The Commission shall be composed of 7 voting members
* who shall be appointed by the President, with the advice and consent of the Senate
* who shall serve for 5-year staggered terms;
* one of whom the President shall appoint as Chair of the commission to serve a 6-year term, which can be extended for 1 additional 3-year term;
* who shall have expertise in economics, demography, sociology, labor, business, civil rights, immigration or other pertinent qualifications or experience; and
* not more than 4 of whom may be members of the same political party;
I guess they believe that an independent, bi-partisan panel of experts, with actual knowledge of things like economics and demography couldn't possibly do a better job than a bunch of politicians and lobbyists at figuring out what the best level of future employment-based immigration should be. And they would like to see the great success we've had with health care reform efforts led by bought-and-paid-for politicians and their lobbyist puppet masters replicated in immigration reform as well.

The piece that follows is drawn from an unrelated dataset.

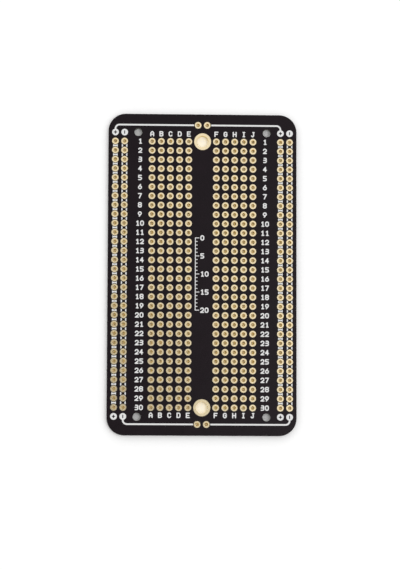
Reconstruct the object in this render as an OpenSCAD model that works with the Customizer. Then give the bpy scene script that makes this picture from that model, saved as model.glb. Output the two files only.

While this new extension of the executive branch is far from a perfect solution to the problem of how best to address and regulate future immigration flow, and can still have its recommendations voted down by a hostile congress, it's far superior to the ridiculous notion that exploiting guest workers is somehow a method of immigration regulation or that guest worker programs are somehow responsive to both the economic and social needs of both the American people and those who to wish to come here and make a better life….so let the whining begin. …we couldn't stop them if we tried anyway.
And I'm sure it won’t be long before the champion of human-rights and justice, Chuck Schummer, comes up with some kind of Frankenstein monster of a compromise bill with his republican buddies that will re-introduce the much beloved guest worker paradigm into the equation.
But until then, at least Gutierrez has given us a reasonable and workable alternative. …and a glimpse at some of the creative thinking that will be necessary to finally address immigration reform in a meaningful way.